# Whats eating my plants?



## johnmoss (Jul 24, 2007)

Hi all,

something seems to be eating (some of) my plants. The only plants being eaten of the list below are the swords and the Val. When you look at the plants they appear to be skeletons....ie whatever is eating them seems to be eating only the soft parts.

I have a tank with:
Amazon Swords
Jungle Val
Dwarf Hairgrass
Java Fern
Red Crypto
Bacopa

Currently the tank is stocked with:

Flying Fox (3)
Siamese Algea Eaters (5)
Golden Nugget Pleco (1)
Clown Pleco (2)

There is also a small snail population that based on my research of pictures and talks with the people at my LFS appear to be non plan eaters.
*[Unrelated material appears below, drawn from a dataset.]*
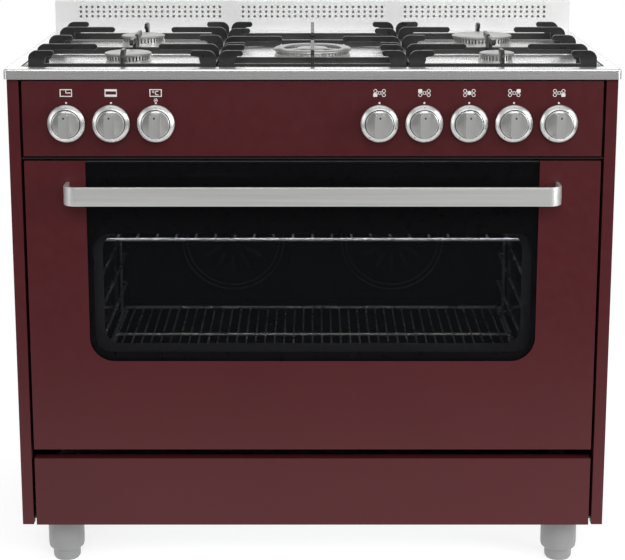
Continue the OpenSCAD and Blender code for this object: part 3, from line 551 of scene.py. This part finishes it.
hob()
burner_tops()
igniters()
for node in SUPPORTS:
    soften(node, 1.1 * MM, cast_black)
soften("backsplash", 0.8 * MM, splash_steel, shortest=20 * MM)

# ---------------------------------------------------------------- front panels

for node in ("side_panel_left", "side_panel_right", "control_panel", "door_skin", "drawer_front"):
    soften(node, 0.5 * MM, red, shortest=3 * MM)
soften("door_handle", 1.0 * MM, steel)


def feet():
    low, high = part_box("feet")
    piece = Piece()
    r = 31 * MM
    floor = high.z - 24 * MM
    for x in (low.x + r, high.x - r):
        for y in (low.y + r, high.y - r):
            piece.lathe((x, y, low.z), UP, [
                (0, 0), (r * 0.60, 0), (r * 0.68, 0.6 * MM), (r * 0.745, 4 * MM), (r * 0.76, 8 * MM),
                (r * 0.76, 19 * MM), (r * 0.78, 20 * MM), (r * 0.88, 20.6 * MM), (r * 0.96, 23 * MM),
                (r * 0.99, 27 * MM), (r, 33 * MM), (r, floor - low.z - 1.2 * MM),
                (r - 1.2 * MM, floor - low.z), (5 * MM, floor - low.z), (5 * MM, high.z - low.z - 1 * MM),
                (4 * MM, high.z - low.z), (0, high.z - low.z)], 64)
    piece.done("levelling_feet", "cabinet", foot_plastic, "foot_plastic", ["feet"])


feet()

# ---------------------------------------------------------------- knobs and marks


def knob(name):
    low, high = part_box(name)
    r = (high.x - low.x) / 2
    length = high.y - low.y
    centre = Vector(((low.x + high.x) / 2, high.y, (low.z + high.z) / 2))
    body = Piece(centre)
    c = 22.6 * MM       # radius of the cap
    scale_r, scale_top = 26.6 * MM, 6.3 * MM
    body.lathe(centre, FRONT, [
        # the shaft's bore and the skirt
        (0, 7 * MM), (4.1 * MM, 7 * MM), (4.1 * MM, 0), (r - 1.2 * MM, 0), (r - 0.2 * MM, 0.5 * MM),
        (r, 1.4 * MM), (r - 0.1 * MM, 2.4 * MM), (r - 1.2 * MM, 4.0 * MM), (r - 4.0 * MM, 6.2 * MM),
        # the groove and the cap
        (c + 1.6 * MM, 7.9 * MM), (c + 0.7 * MM, 8.1 * MM), (c + 0.5 * MM, 7.0 * MM), (c, 7.0 * MM),
        (c, 9.6 * MM), (c - 0.3 * MM, 10.4 * MM), (c - 1.0 * MM, 10.8 * MM), (c - 3 * MM, 10.7 * MM),
        (8 * MM, 9.8 * MM), (0, 9.8 * MM)], 96)
    body.done(name + "_body", name, knob_metal, "knob_metal", [name])
    grip = Piece(centre)
    grip.prism(centre, FRONT, round_outline(16 * MM, 39 * MM, 3.2 * MM), 8 * MM, length, 1.1 * MM, False)
    grip.done(name + "_grip", name, grip_metal, "knob_metal")
    # This piece holds the knob's printed dots and a dark ring in the groove round the cap that is painted
    # shade.
    marks_and_groove_shade = Piece(centre)

    def dot(a, distance, size, height):
        at = centre + Vector((distance * sin(a), 0, distance * cos(a)))
        marks_and_groove_shade.lathe(at, FRONT, [(0, height - 1 * MM), (size, height - 1 * MM), (size, height),
                                (size * 0.7, height + 0.15 * MM), (0, height + 0.15 * MM)], 20)

    dot(0, 13.5 * MM, 1.7 * MM, length)
    dot(0, scale_r, 0.9 * MM, scale_top)
    turns = (105, 215) if name[5:] in GAS else (60, 90, 120, 150, 180, 210, 240, 270, 300)
    for turn in turns:
        dot(radians(turn), scale_r, (1.3 if len(turns) == 2 else 0.7) * MM, scale_top)
    # Painted shade: a dark ring laid in the groove round the cap, where only shade falls.
    inner, outer, base, rim = c + 0.1 * MM, c + 1.3 * MM, 7.0 * MM, 8.3 * MM
    marks_and_groove_shade.lathe(centre, FRONT, [(inner, base), (outer, base), (outer, rim), (inner, rim)], 72, closed=True)
    marks_and_groove_shade.done(name + "_marks", name, print_and_groove_shade, "black_plastic")


for name in GAS + OVEN:
    knob("knob_" + name)


class Print(Piece):
    """Marks printed on the control panel, drawn about a middle."""

    def __init__(self, face):
        super().__init__()
        self.face = face

    def bar(self, x, z, w, h):
        self.block((x - w / 2, self.face - INK, z - h / 2), (x + w / 2, self.face + SEAT, z + h / 2))

    def frame(self, x, z, w, h, line, thick=None):
        thick = thick or line
        for s in (-1, 1):
            self.bar(x + s * (w - line) / 2, z, line, h)
            self.bar(x, z + s * (h - thick) / 2, w - 2 * line, thick)

    def arc(self, x, z, r, line, start=0.0, turn=2 * pi):
        steps = 20
        for k in range(steps):
            a, b = start + turn * k / steps, start + turn * (k + 1) / steps
            ring = [(r * cos(a), r * sin(a)), (r * cos(b), r * sin(b)),
                    ((r - line) * cos(b), (r - line) * sin(b)), ((r - line) * cos(a), (r - line) * sin(a))]
            self.prism((x, self.face, z), FRONT, ring, -SEAT, INK)

    def spot(self, x, z, r):
        self.prism((x, self.face, z), FRONT, round_outline(2 * r, 2 * r, r), -SEAT, INK)


def panel_marks():
    ink = Print(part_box("control_panel")[0].y)
    knob_z = middle("knob_wok").z
    icon_z, dot_z = knob_z + 49.4 * MM, knob_z + 33.0 * MM
    w, h, line = 20 * MM, 12.4 * MM, 1.5 * MM
    for name in GAS + OVEN:
        ink.spot(middle("knob_" + name).x, dot_z, 1.7 * MM)
    x = middle("knob_timer").x
    ink.frame(x, icon_z, w, h, line)
    ink.bar(x, icon_z + 2 * MM, line, 5 * MM)
    ink.bar(x + 4.2 * MM, icon_z, 7 * MM, line)
    x = middle("knob_function").x
    ink.frame(x, icon_z, w, h, line, 3.6 * MM)
    x = middle("knob_thermostat").x
    ink.frame(x, icon_z, w, h, line)
    ink.arc(x - 4 * MM, icon_z + 1.8 * MM, 1.7 * MM, 0.8 * MM)
    ink.arc(x + 2.4 * MM, icon_z, 3.6 * MM, 1.3 * MM, radians(50), radians(260))
    ink.arc(x, icon_z - 12.2 * MM, 3.2 * MM, 0.9 * MM)
    ink.spot(x, icon_z - 12.2 * MM, 1.3 * MM)
    places = {"front_left": (-1, -1), "rear_left": (-1, 1), "rear_right": (1, 1), "front_right": (1, -1)}
    for name in GAS:
        x = middle("knob_" + name).x
        for other, (sx, sz) in places.items():
            px, pz = x + sx * 6.9 * MM, icon_z + sz * 3.3 * MM
            if other == name:
                ink.prism((px, ink.face, pz), FRONT, round_outline(6.6 * MM, 6 * MM, 1.2 * MM),
                          -SEAT, INK)
            else:
                ink.arc(px, pz, 3.1 * MM, 1.0 * MM)
            ink.bar(x + sx * 3.1 * MM, icon_z + sz * 1.9 * MM, 2.2 * MM, 0.8 * MM)
        if name == "wok":
            ink.spot(x, icon_z, 3.3 * MM)
        else:
            ink.arc(x, icon_z, 2.7 * MM, 0.9 * MM)
    ink.done("panel_marks", "cabinet", mark_white, "ceramic")


panel_marks()

# ---------------------------------------------------------------- door glass


def ring_plate(name, body, material, slot, outer, inner, y):
    """A flat frame between two rounded rectangles: (x0, x1, z0, z1, radius)."""
    piece = Piece()
    rows = []
    y0, y1 = y
    for (x0, x1, z0, z1, r), depth in ((outer, y0), (inner, y0), (inner, y1), (outer, y1), (outer, y0)):
        rows.append([Vector(((x0 + x1) / 2 + a, depth, (z0 + z1) / 2 + b))
                     for a, b in round_outline(x1 - x0, z1 - z0, r)])
    piece.rows(rows, start=False, end=False)
    bmesh.ops.remove_doubles(piece.bm, verts=piece.bm.verts, dist=1e-6)
    piece.done(name, body, material, slot)


glass_low, glass_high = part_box("door_outer_glass")
inner_low, inner_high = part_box("door_inner_glass")
window_corner = 26 * MM
window = (inner_low.x + 4 * MM, inner_high.x - 4 * MM, inner_low.z + 10 * MM, inner_high.z - 9 * MM,
          window_corner)
ring_plate("glass_border", "door", frit, "glass_black",
           (glass_low.x + 1 * MM, glass_high.x - 1 * MM, glass_low.z + 1 * MM, glass_high.z - 1 * MM,
            2 * MM),
           window, (glass_high.y + 0.05 * MM, glass_high.y + 0.35 * MM))

# ---------------------------------------------------------------- fan covers

covers_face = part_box("fan_covers")[0].y
beads = Piece()
for name in ("fan_left", "fan_right"):
    centre = middle(name)
    for r in (88 * MM, 97 * MM):
        beads.lathe((centre.x, covers_face, centre.z), FRONT, [
            (r - 2 * MM, -0.4 * MM), (r + 2 * MM, -0.4 * MM), (r + 1.4 * MM, 1 * MM), (r, 1.7 * MM),
            (r - 1.4 * MM, 1 * MM)], 96, closed=True)
beads.done("fan_cover_beads", "cabinet", element, "oven_enamel")

# ---------------------------------------------------------------- carried-over nodes

paint(glass_black, "door_outer_glass")
paint(glass_clear, "door_inner_glass")
paint(door_lining, "door_inner_panel")
paint(oven_enamel, "oven_liner", "fan_covers")
paint(frame_black, "oven_front_frame")
paint(galvanised, "rear_panel", "base_tray", "fan_motors", "gas_manifold", "drawer_rails", "drawer_box",
      "door_hinges")
paint(steel, "screws")
paint(alloy, "burner_pipes", "burner_cups")
paint(wool, "oven_insulation")
paint(seal, "door_gasket")
paint(chrome, "shelf_rails", "upper_shelf", "lower_shelf")
paint(element, "oven_elements", "fan_left", "fan_right")
paint(lamp_glass, "oven_lamp")
paint(switch_body, "oven_switches")
paint(brass, "gas_valves", *["spindle_" + n for n in GAS])
paint(black_plastic, "power_inlet")

# ---------------------------------------------------------------- stage


def plane(name, size, place, material):
    mesh = bpy.data.meshes.new(name)
    w, d = size[0] / 2, size[1] / 2
    mesh.from_pydata([(-w, -d, 0), (w, -d, 0), (w, d, 0), (-w, d, 0)], [], [(0, 1, 2, 3)])
    made = bpy.data.objects.new(name, mesh)
    bpy.context.scene.collection.objects.link(made)
    made.location = place
    mesh.materials.append(material)


floor = Finish("floor", (0.55, 0.55, 0.55), 0.9, Specular_IOR_Level=0.0, Emission_Color=(1, 1, 1, 1),
               Emission_Strength=0.70)
floor.tint(floor.noise((2, 2, 2)), 0.005)
plane("floor", (3.6, 2.5), (0, 0.1, -0.001), floor.mat)


def area(name, place, target, size, power):
    light = bpy.data.lights.new(name, "AREA")
    light.shape = "RECTANGLE"
    light.size, light.size_y = size
    light.energy = power
    made = bpy.data.objects.new(name, light)
    bpy.context.scene.collection.objects.link(made)
    made.location = place
    made.rotation_euler = (Vector(target) - Vector(place)).to_track_quat("-Z", "Y").to_euler()
    made.visible_camera = False


area("top", (0, -0.4, 2.6), (0, 0, 0.6), (2.4, 1.4), 8)
area("front", (0.2, -3.2, 2.4), (0, 0, 0.5), (2.6, 1.2), 48)
area("right", (2.6, -1.6, 1.3), (0, 0, 0.5), (1.0, 2.0), 36)
area("left", (-2.6, -1.4, 1.3), (0, 0, 0.5), (1.0, 2.0), 9)
area("rear", (0, 2.6, 2.0), (0, 0.2, 0.7), (2.6, 1.0), 10)

above = Vector((0, inner_high.y + 5 * MM, window[3] + 12 * MM))
area("oven", above, above + Vector((0, 0.08, -0.16)), (0.7, 0.012), 0.32)

# The world looks white from the camera. Its light grows with height up to a band behind the range.
world = bpy.data.worlds.new("studio")
bpy.context.scene.world = world
world.use_nodes = True
tree = world.node_tree
sky = tree.nodes["Background"]
path = tree.nodes.new("ShaderNodeLightPath")
mix = tree.nodes.new("ShaderNodeMixShader")
seen = tree.nodes.new("ShaderNodeBackground")
seen.inputs["Color"].default_value = (1, 1, 1, 1)
seen.inputs["Strength"].default_value = 1.0
coords = tree.nodes.new("ShaderNodeTexCoord")
split = tree.nodes.new("ShaderNodeSeparateXYZ")
shade = tree.nodes.new("ShaderNodeValToRGB")
rise = tree.nodes.new("ShaderNodeMapRange")
rise.inputs["From Min"].default_value = -1.0
rise.inputs["From Max"].default_value = 1.0
for position, value in ((0.0, 0.22), (0.46, 0.26), (0.53, 0.60), (0.62, 0.95), (0.75, 0.6), (1.0, 0.35)):
    stops = shade.color_ramp.elements
    stop = stops.new(position) if 0 < position < 1 else stops[-int(position)]
    stop.color = (value, value, value, 1)
tree.links.new(coords.outputs["Generated"], split.inputs["Vector"])
tree.links.new(split.outputs["Z"], rise.inputs["Value"])
tree.links.new(rise.outputs["Result"], shade.inputs["Fac"])
depth = tree.nodes.new("ShaderNodeMapRange")
for key, value in (("From Min", -1.0), ("From Max", 1.0), ("To Min", 0.45), ("To Max", 1.0)):
    depth.inputs[key].default_value = value
tree.links.new(split.outputs["Y"], depth.inputs["Value"])
tree.links.new(depth.outputs["Result"], sky.inputs["Strength"])
tree.links.new(shade.outputs["Color"], sky.inputs["Color"])
tree.links.new(path.outputs["Is Camera Ray"], mix.inputs["Fac"])
tree.links.new(sky.outputs["Background"], mix.inputs[1])
tree.links.new(seen.outputs["Background"], mix.inputs[2])
tree.links.new(mix.outputs["Shader"], tree.nodes["World Output"].inputs["Surface"])

# ---------------------------------------------------------------- camera

lens = bpy.data.cameras.new("camera")
lens.lens = 98.7
lens.sensor_width = 36
lens.shift_y = -0.12
camera = bpy.data.objects.new("camera", lens)
bpy.context.scene.collection.objects.link(camera)
away, above_hob, tilt = 2.75, 0.359, radians(78.03)
camera.location = (0, hob_low.y - away, hob_z + above_hob)
camera.rotation_euler = (tilt, 0, 0)
bpy.context.scene.camera = camera
bpy.context.scene.view_settings.view_transform = "Standard"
Any idea who or what the culprit is?


----------



## StripesAndFins (Dec 31, 2008)

I have heard that some plecos will eat plants instead of algae but i am not entirely sure which species it is. i will have to do more research on it but i think it is one the three plecos.


----------



## Sea-Agg2009 (Aug 2, 2008)

I'm not sure on the clown pleco, a number would help. A GN pleco will eat plants if algea is not around. Try adding an algea wafers into the feeding. When I had pleco's I would add 1 per pleco. Mine went nuts over them. They would grab them and much on them until they were completely gone.


----------



## shev (Jan 18, 2005)

Pleco lips are very raspy, good for scrubbing algae off of rocks and stuff, but it also tends to tear up your plants.


----------



## ewolfe315 (Jan 3, 2009)

Id have to say the Pleco. I have 1 that just shreads all the leaves off from bottom to top of the plants. As for my clown loaches,they were notorius for just uprooting plants in there time of play time. 

Now I also have this huge Pleco,10 inches long at last measurement, and he just kept uprooting everything that was planted. It's this smaller Pleco thats eating the leaves.


----------



## micstarz (Oct 22, 2005)

I had an intuition that it was a pleco before I even clicked the link to this thread...


----------



## COM (Mar 15, 2008)

I would bet that the cause is the plecos either eating the plants or ripping them while eating algae off of them.


----------